What we have now is a minority of powerful (moneyed) people who are making decisions for everyone based on their own incentives. What people like myself want is a more democratic distribution of this power.
So it’s not necessarily that activists want to force some communist utopia on everyone, but we want to change the system so that we (the people) can actually decide for ourselves what we want.
My understanding is that this is significantly more controversial if it involves removing private or employer-provided healthcare. A "public option" is something the current president, Biden, supported. And he's the president, so obviously not a pipe dream.
I think the question behind the sarcasm is really "Did Occupy Wall Street actually do anything?" Sure, it made the news, but was there any actual lasting progress from it at all? Admittedly I didn't follow it closely so I don't feel qualified to answer that.

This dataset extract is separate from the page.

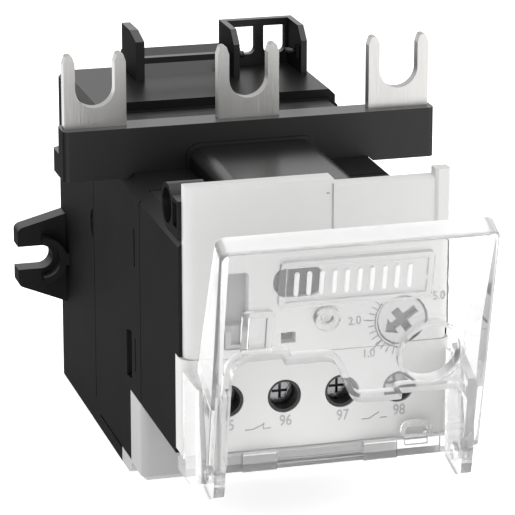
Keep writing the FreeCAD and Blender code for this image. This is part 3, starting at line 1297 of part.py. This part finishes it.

For my part, I don't believe protests (in the US) accomplish anything. They could if it was possible to apply pressure on our politicians, but the question there is is politics the actual determining factor for whether a politician gets elects? Some would argue it's really money (my personal argument is it's name recognition achieved primarily through clever media usage, as seen with FDR on radio, Kennedy on TV, Obama on social media, and Trump on outrage media, but money's always a key component of that). If that's the case, then politics doesn't actually matter, it's all about amassing enough money to get your preferred politician into office.
Yes, it was great how that incident ushered in a new age of shared economic prosperity and political rationality.